NOW, THEREFORE, in consideration of the premises and the representations, warranties, covenants and agreements contained herein, and for
other good and valuable consideration, the receipt and sufficiency of which are hereby acknowledged, and intending to be legally bound hereby, the parties hereto hereby agree as follows:
1. Representations, Warranties and Covenants.

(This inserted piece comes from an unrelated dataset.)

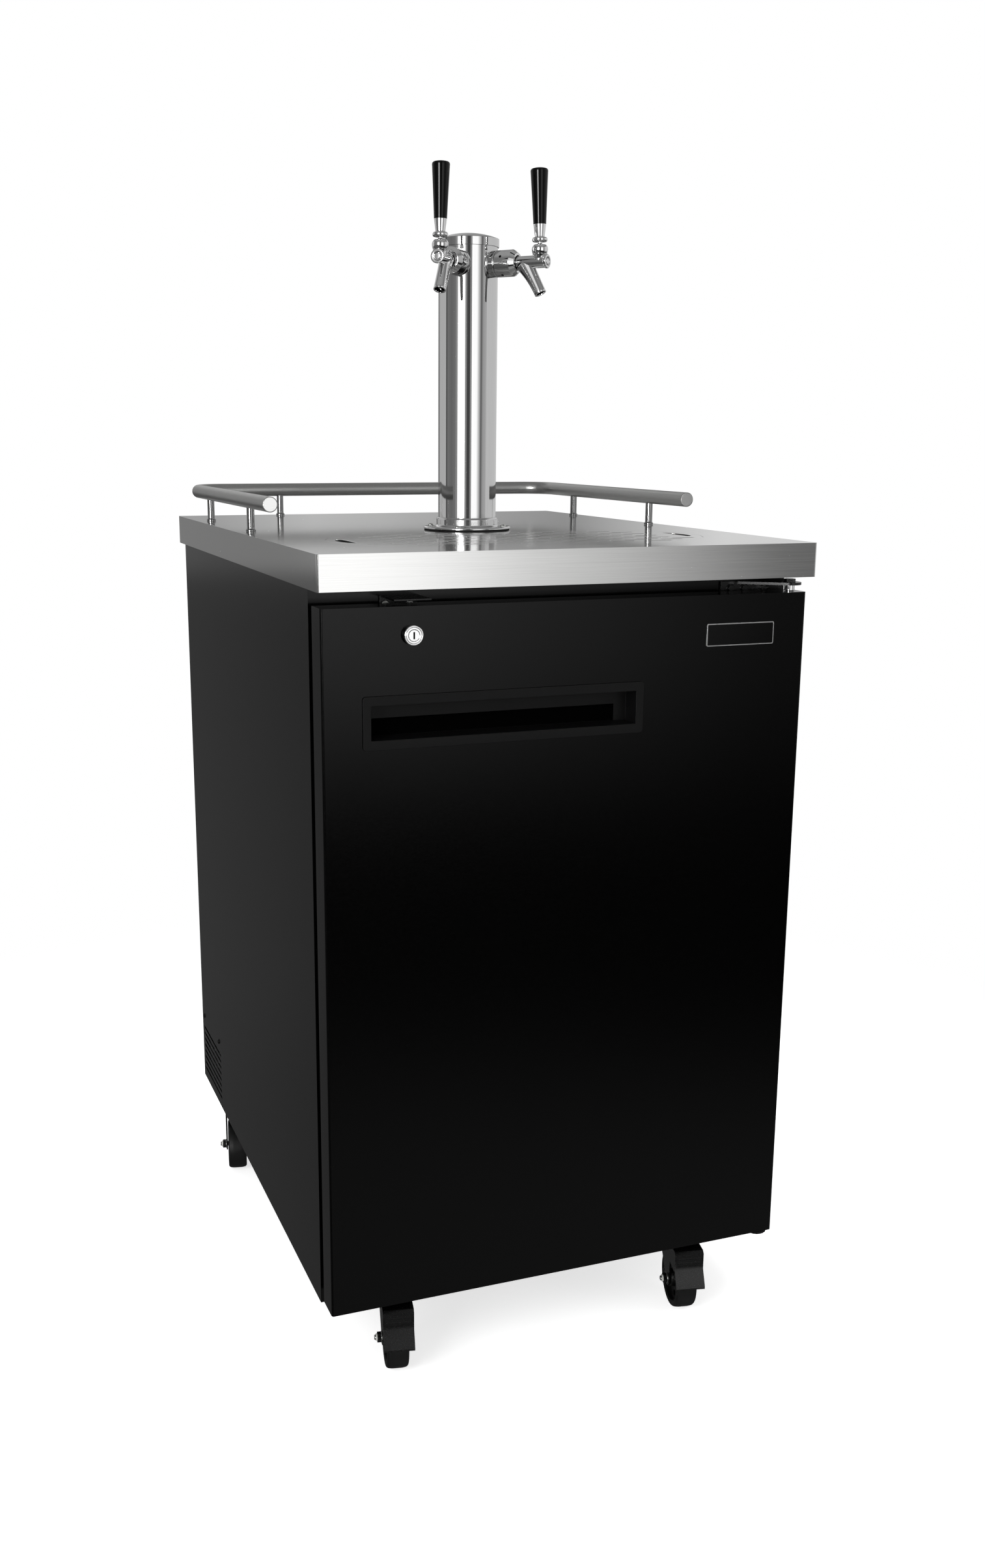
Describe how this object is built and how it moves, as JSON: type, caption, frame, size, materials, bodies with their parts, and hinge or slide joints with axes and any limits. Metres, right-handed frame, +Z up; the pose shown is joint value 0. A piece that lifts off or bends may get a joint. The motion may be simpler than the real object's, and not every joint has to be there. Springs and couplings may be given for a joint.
{
  "type": "keg cooler with two-tap tower",
  "caption": "Keg cooler on braked casters with a hinged, lockable door, steel worktop with drip tray and guard rail, and a tower with tilting taps.",
  "frame": {"origin": "on the floor under the middle of the worktop", "axes": "+X to the right facing the door, +Y to the back, +Z up"},
  "size_m": [0.61, 0.8, 1.4503],
  "materials": {
    "cabinet_black": null,
    "liner_white": "satin moulded plastic",
    "plastic_black": "satin moulded plastic",
    "compressor_black": "satin paint",
    "condenser_alu": "plain fins",
    "brushed": "fine brushed grain",
    "polished": "polished",
    "rubber_black": "matt",
    "chrome": "polished plating",
    "handle_black": "high gloss",
    "bracket_black": "satin black",
    "zinc": "zinc plated",
    "caster_black": "satin black",
    "tyre_black": "hard rubber"
  },
  "bodies": {
    "cabinet": {"cabinet_case": "cabinet_black", "rear_cover": "cabinet_black", "inner_liner": "liner_white", "evaporator_cover": "liner_white", "compressor": "compressor_black", "condenser": "condenser_alu", "worktop": "brushed", "drip_basin": "brushed", "guard_rail": "brushed", "tower_flange": "polished", "tower_column": "polished", "tower_cap": "polished", "post_front_left": "polished", "post_middle_left": "polished", "post_back_left": "polished", "post_back_right": "polished", "post_middle_right": "polished", "post_front_right": "polished", "tower_gasket": "rubber_black", "left_tap_coupling_nut": "chrome", "left_tap_body": "chrome", "left_tap_bonnet": "chrome", "left_tap_shank": "polished", "right_tap_coupling_nut": "chrome", "right_tap_body": "chrome", "right_tap_bonnet": "chrome", "right_tap_shank": "polished", "top_hinge": "bracket_black", "bottom_hinge": "bracket_black", "lock_strike": "zinc", "front_left_caster_plate": "caster_black", "front_right_caster_plate": "caster_black", "rear_left_caster_plate": "caster_black", "rear_right_caster_plate": "caster_black"},
    "evaporator_fan": {"evaporator_fan": "plastic_black"},
    "condenser_fan": {"condenser_fan": "plastic_black"},
    "drip_grid": {"drip_grid": "brushed"},
    "door": {"door_panel": "cabinet_black", "door_liner": "liner_white", "door_gasket": "rubber_black", "pull_pocket": "plastic_black", "lock_barrel": "chrome"},
    "lock_plug": {"lock_plug": "chrome"},
    "lock_bolt": {"lock_bolt": "polished"},
    "left_lever": {"left_tap_lever": "chrome", "left_tap_handle": "handle_black"},
    "right_lever": {"right_tap_lever": "chrome", "right_tap_handle": "handle_black"},
    "left_shaft": {"left_tap_shaft": "polished"},
    "right_shaft": {"right_tap_shaft": "polished"},
    "front_left_fork": {"front_left_fork": "caster_black"},
    "front_left_wheel": {"front_left_wheel": "tyre_black"},
    "front_right_fork": {"front_right_fork": "caster_black"},
    "front_right_wheel": {"front_right_wheel": "tyre_black"},
    "rear_left_fork": {"rear_left_fork": "caster_black"},
    "rear_left_wheel": {"rear_left_wheel": "tyre_black"},
    "rear_right_fork": {"rear_right_fork": "caster_black"},
    "rear_right_wheel": {"rear_right_wheel": "tyre_black"},
    "front_left_pedal": {"front_left_brake_pedal": "caster_black"},
    "front_right_pedal": {"front_right_brake_pedal": "caster_black"}
  },
  "joints": [
    {"name": "door_hinge", "type": "hinge", "parent": "cabinet", "child": "door", "pos_m": [0.287, -0.372, 0.53], "axis": [0, 0, 1], "range_deg": [0, 110]},
    {"name": "lock_turn", "type": "hinge", "parent": "door", "child": "lock_plug", "pos_m": [-0.1966, -0.38, 0.9183], "axis": [0, -1, 0], "range_deg": [0, 90]},
    {"name": "lock_bolt_slide", "type": "slide", "parent": "door", "child": "lock_bolt", "axis": [0, 0, 1], "range_m": [0, 0.01]},
    {"name": "grid_lift", "type": "slide", "parent": "cabinet", "child": "drip_grid", "axis": [0, 0, 1], "range_m": [0, 0.12]},
    {"name": "evaporator_fan_spin", "type": "hinge", "parent": "cabinet", "child": "evaporator_fan", "pos_m": [0, 0.3085, 0.8], "axis": [0, 1, 0], "continuous": true},
    {"name": "condenser_fan_spin", "type": "hinge", "parent": "cabinet", "child": "condenser_fan", "pos_m": [-0.24, 0.294, 0.1703], "axis": [1, 0, 0], "continuous": true},
    {"name": "left_tap_lever_tilt", "type": "hinge", "parent": "cabinet", "child": "left_lever", "pos_m": [-0.06589, -0.11342, 1.356], "axis": [0.766, -0.6428, 0], "range_deg": [0, 25]},
    {"name": "left_tap_shaft_slide", "type": "slide", "parent": "cabinet", "child": "left_shaft", "axis": [0.6428, 0.766, 0], "range_m": [0, 0.0068]},
    {"name": "right_tap_lever_tilt", "type": "hinge", "parent": "cabinet", "child": "right_lever", "pos_m": [0.06589, -0.11342, 1.356], "axis": [0.766, 0.6428, 0], "range_deg": [0, 25]},
    {"name": "right_tap_shaft_slide", "type": "slide", "parent": "cabinet", "child": "right_shaft", "axis": [-0.6428, 0.766, 0], "range_m": [0, 0.0068]},
    {"name": "front_left_caster_swivel", "type": "hinge", "parent": "cabinet", "child": "front_left_fork", "pos_m": [-0.199, -0.31, 0.09], "axis": [0, 0, 1], "continuous": true},
    {"name": "front_left_wheel_spin", "type": "hinge", "parent": "front_left_fork", "child": "front_left_wheel", "pos_m": [-0.20607, -0.34326, 0.038], "axis": [0.9781, -0.2079, 0], "continuous": true},
    {"name": "front_left_brake_press", "type": "hinge", "parent": "front_left_fork", "child": "front_left_pedal", "pos_m": [-0.20732, -0.34913, 0.084], "axis": [0.9781, -0.2079, 0], "range_deg": [0, 10]},
    {"name": "front_right_caster_swivel", "type": "hinge", "parent": "cabinet", "child": "front_right_fork", "pos_m": [0.199, -0.31, 0.09], "axis": [0, 0, 1], "continuous": true},
    {"name": "front_right_wheel_spin", "type": "hinge", "parent": "front_right_fork", "child": "front_right_wheel", "pos_m": [0.19193, -0.34326, 0.038], "axis": [0.9781, -0.2079, 0], "continuous": true},
    {"name": "front_right_brake_press", "type": "hinge", "parent": "front_right_fork", "child": "front_right_pedal", "pos_m": [0.19068, -0.34913, 0.084], "axis": [0.9781, -0.2079, 0], "range_deg": [0, 10]},
    {"name": "rear_left_caster_swivel", "type": "hinge", "parent": "cabinet", "child": "rear_left_fork", "pos_m": [-0.27, 0.279, 0.09], "axis": [0, 0, 1], "continuous": true},
    {"name": "rear_left_wheel_spin", "type": "hinge", "parent": "rear_left_fork", "child": "rear_left_wheel", "pos_m": [-0.27707, 0.24574, 0.038], "axis": [0.9781, -0.2079, 0], "continuous": true},
    {"name": "rear_right_caster_swivel", "type": "hinge", "parent": "cabinet", "child": "rear_right_fork", "pos_m": [0.27, 0.279, 0.09], "axis": [0, 0, 1], "continuous": true},
    {"name": "rear_right_wheel_spin", "type": "hinge", "parent": "rear_right_fork", "child": "rear_right_wheel", "pos_m": [0.26293, 0.24574, 0.038], "axis": [0.9781, -0.2079, 0], "continuous": true}
  ],
  "couplings": [
    {"joint": "lock_turn", "follows": "lock_bolt_slide", "rad_per_m": 157.08},
    {"joint": "left_tap_shaft_slide", "follows": "left_tap_lever_tilt", "m_per_rad": 0.0154},
    {"joint": "right_tap_shaft_slide", "follows": "right_tap_lever_tilt", "m_per_rad": 0.0154}
  ]
}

Each Equityholder (with respect to itself only) hereby represents, warrants and covenants, severally and not jointly and only with respect to such Equityholder’s Interests (as defined below), to
Buyer, as applicable, as follows:
(a) Title
As of the date hereof, each Equityholder owns beneficially and of record (i) the number of shares of each class of capital
stock of NGP set forth after each Equityholder’s name on Exhibit 1 hereto (with respect to each Equityholder, the beneficial interests in NGP capital stock specified after each Equityholder’s name on Exhibit 1
hereto shall be referred to herein as the “Shares”) and (ii) the number of NGOP Common Units set forth after each Equityholder’s name on Exhibit 1 hereto (with respect to each Equityholder, the beneficial
interests in NGOP Common Units specified after each Equityholder’s name on Exhibit 1 hereto shall be referred to herein as the “Partnership Interests” and with respect to each Equityholder, the Partnership
Interests together with the Shares specified after each Equityholder’s name on Exhibit 1 hereto shall be referred to herein as the “Interests”). The term “beneficial owner” and all
correlative expressions are used in this Agreement as defined in Rules 13d-3 and 16a-1 under the Securities
Exchange Act of 1934, as amended; provided, however, that for purposes of this Agreement, Xxxxx Xxxxx and
Dallas Price (i) shall be deemed to beneficially own only those Interests over which they have, individually or together, the power to vote or direct the vote, as distinguished from the power to influence the vote, of such Interests and which, for
the avoidance of doubt, are set forth on Exhibit 1, and (ii) shall be deemed not to beneficially own any Interests owned of record by either Oaks Christian School or the Dallas P. Price Charitable Lead Trust #1 benefiting the Museum of Contemporary
Art, which, for the avoidance of doubt, are not included on Exhibit 1.
(b) Right to
Vote
Except (x) for this Agreement, (y) as otherwise permitted by this Agreement, or (z) as
set forth on Schedule A hereto, each Equityholder has as of the date of this Agreement, and will have at all times until the earlier of (i) the Closing Date and (ii) the date of termination of the Merger Agreement in accordance with its terms, full
legal power, authority and right to vote all of the Interests, to the extent the Interests carry the right to vote thereon, in favor of the approval and authorization of the NGP Merger, the NGOP Merger, the Merger Agreement and the other
transactions contemplated thereby (collectively, the “Proposed Transactions”) without the consent or approval of, or any other action on the part of, any other person or entity. Without limiting the generality of the
foregoing, except (x) for this Agreement, (y) as otherwise permitted by this Agreement, or (z) as set forth on Schedule A hereto, each Equityholder has not entered into any voting agreement with any person or entity with respect to any of the
Interests, granted any person or entity any proxy (revocable or irrevocable) or power of attorney with respect to any of the Interests, deposited any of the Interests in a voting trust or entered into any arrangement or agreement with any person or
entity limiting or affecting its legal power, authority or right to vote the Interests in favor of the Proposed Transactions.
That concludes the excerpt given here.